パリの教師たちは、王権や教皇庁の保護を受けながら、教育内容や教師の資格に関する自治権を獲得していきました。特に神学の研究においては、アルベルトゥス・マグヌスやトマス・アクィナスといった著名な学者を輩出し、キリスト教神学の発展に大きく貢献しました。パリ大学の神学は、ヨーロッパ全土で最高の権威を持つものと見なされるようになります。
このように、ボローニャとパリという二つの異なる起源を持つ大学は、それぞれ法学と神学という得意分野を持ち、後のヨーロッパの大学に大きな影響を与えました。
大学の発展と社会への影響
ボローニャとパリに続いて、オックスフォード、ケンブリッジ、サラマンカなど、ヨーロッパ各地に次々と大学が設立されていきました。これらの大学は、教皇や皇帝、国王からの特権付与によって、その地位を確固たるものにしていきます。特権には、管轄区域からの独立(司法権の獲得)、教授や学生への税金免除、兵役免除などが含まれました。
これらの特権によって、大学は教会や世俗権力からある程度の自由を享受し、学術研究と教育に専念できる環境を整えていきました。また、大学で学び、学士号や修士号を取得した人々は、教会の高位聖職者、国王の官僚、法律家、医師など、当時の社会において重要な役割を担う専門家として活躍しました。
中世大学は、単なる教育機関に留まらず、知的な議論と交流の場となり、ヨーロッパの文化と社会の発展を牽引する原動力となったのです。
まとめ:現代に息づく中世大学の遺産
中世ヨーロッパにおける大学の誕生は、単一の出来事ではなく、多様な社会の変化と人々の知への探求心から生まれました。学生が主導したボローニャの「学生ウニヴェルシタス」や、教師が主導したパリの「教師ウニヴェルシタス」は、それぞれ異なる形で学術共同体を形成し、現代の大学制度の礎を築きました。

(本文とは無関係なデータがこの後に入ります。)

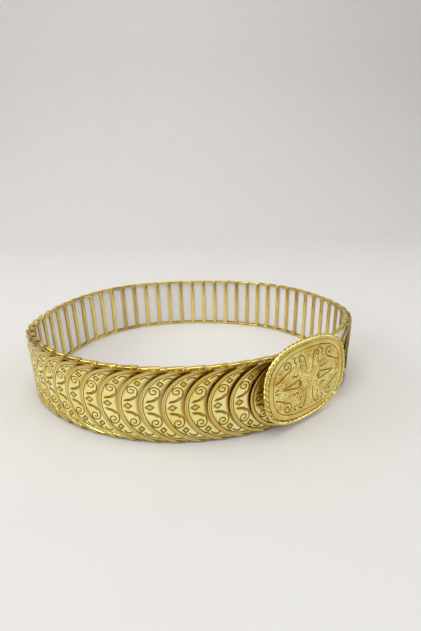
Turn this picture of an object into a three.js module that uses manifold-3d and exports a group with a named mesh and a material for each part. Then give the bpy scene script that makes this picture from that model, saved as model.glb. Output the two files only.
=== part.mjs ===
// Expanding belt: gilt crescent plates on ladder link frames, an elastic web inside, an oval buckle.
// Millimetres, +Z up. The belt stands on its lower edge, closed.
import * as THREE from 'three';
import { mergeVertices } from 'three/addons/utils/BufferGeometryUtils.js';
import Module from 'manifold-3d';

const wasm = await Module();
wasm.setup();

// ---- sizes -------------------------------------------------------------------------------
const BELT_H = 50;            // height of the belt, rail to rail
const GAP = 0.3;              // clearance at seams
const LINKS = 54;             // links from one side of the buckle round to the other
const PITCH = 12.39;          // along the middle line of the elastic, on average
const BUCKLE_AT = 619.3;      // where the middle of the buckle sits along the middle line
const FIRST_LINK = -16.5;     // first link, from the middle of the buckle

// how much further apart the links are pulled than on average: a share of the pitch that comes
// and goes this many times in LAP links, and the link where it is greatest
const LAP = 52;
const STRETCH = [
  { times: 1, share: 0.02, at: 5.4 },
  { times: 2, share: 0.068, at: 4.7 },
];

// the ladder behind a plate; shift: from the middle of the plate's round to the middle of the ladder
const FRAME = {
  shift: -4, rail: 2.9, bar: 3.8, chamfer: 1.4, clear: 0.38,
  inner: -2.1, barOuter: -1.3, railOuter: 0.9,
};
// the plate; share and slim: how much of the tips is kept, and of a narrow place is rim
const SCALE = {
  radius: 24.5, width: 15.5, rim: 3.1, thick: 0.6, raise: 0.3, ramp: 0.114, tail: 1.35,
  steps: 14, share: 0.985, slim: 0.4,
};
const POST = { from: 1.6, to: 4, low: 1.5, high: 2.5, sunk: 0.6 };   // low, high: from the belt's edge
const WEB = { half: 0.65, z0: 3.3, z1: 46.7, step: 6.24 };

const PLAQUE = { halfW: 34.8, halfH: 24.6, power: 2.6, thick: 1.5, sides: 40 };
const POSE = { out: 4, z: 30.5, turn: 2.4, lean: 4.5 };   // how the plaque stands on the belt
const ROPE = { dia: 3.2, sides: 6, gap: 0.33 };
const CLAMP = { plate: 1.2, inside: 1.15, length: 7, end: 1.5 };
const LEFT_CLAMP = 2.2;       // start of the clamp soldered behind the plaque, from its middle
const RIGHT_CLAMP = 33.3;     // start of the clamp that carries the hook
const HOOK = { from: 13.7, z0: 12, z1: 26, lip: 1.3, reach: 4 };
const KEEPER = { from: 16.8, to: 19, w0: -17, w1: -4.5, low: -2 };

// ---- the closed line that the elastic follows, seen from above ---------------------------
// amplitudes of the cosine and sine terms of each turn number
const PLAN = [
  { turns: 1, xc: 132, xs: 13.2, yc: -1.9, ys: 97.4 },
  { turns: 2, xc: 6.6, xs: -5.4, yc: 0.4, ys: -1.1 },
  { turns: 3, xc: -6.6, xs: -4.9, yc: 6, ys: -4.6 },
  { turns: 4, xc: -2.5, xs: 1.1, yc: -3, ys: -3.6 },
];

function planPoint(a) {
  let x = 0;
  let y = 0;
  for (const k of PLAN) {
    x += k.xc * Math.cos(k.turns * a) + k.xs * Math.sin(k.turns * a);
    y += k.yc * Math.cos(k.turns * a) + k.ys * Math.sin(k.turns * a);
  }
  return [x, y];
}

const STEPS = 3600;
const line = [];
let run = 0;
for (let i = 0; i <= STEPS; i++) {
  const p = planPoint((2 * Math.PI * i) / STEPS);
  if (i > 0) run += Math.hypot(p[0] - line[i - 1].p[0], p[1] - line[i - 1].p[1]);
  line.push({ p, s: run });
}
const ROUND = run;            // once round the middle line

function place(s) {
  const u = ((s % ROUND) + ROUND) % ROUND;
  let lo = 0;
  let hi = STEPS;
  while (hi - lo > 1) {
    const mid = (lo + hi) >> 1;
    if (line[mid].s <= u) lo = mid;
    else hi = mid;
  }
  const f = (u - line[lo].s) / (line[hi].s - line[lo].s);
  const a = (2 * Math.PI * (lo + f)) / STEPS;
  const [x, y] = planPoint(a);
  const [xa, ya] = planPoint(a - 1e-4);
  const [xb, yb] = planPoint(a + 1e-4);
  const long = Math.hypot(xb - xa, yb - ya);
  return { x, y, tx: (xb - xa) / long, ty: (yb - ya) / long };
}

// a point given along the belt, outward from its middle line, and up
function bent(s, n, z) {
  const q = place(s);
  return [q.x + n * q.ty, q.y - n * q.tx, z];
}

// the same, but straight out from one place on the line, for stiff pieces
function stiffAt(s, turnDeg = 0) {
  const q = place(s);
  const c = Math.cos((turnDeg * Math.PI) / 180);
  const d = Math.sin((turnDeg * Math.PI) / 180);
  const tx = q.tx * c - q.ty * d;
  const ty = q.tx * d + q.ty * c;
  return (u, n, z) => [q.x + u * tx + n * ty, q.y + u * ty - n * tx, z];
}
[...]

これらの初期の大学が獲得した自治権、専門教育の提供、そして学位制度は、現代の大学にも受け継がれる重要な要素です。中世の知的活動が、現代社会の学術、科学、文化の発展にどれほど深く貢献しているかを考えると、その起源と発展の物語は、まさに人類の知の歴史において輝かしい一章と言えるでしょう。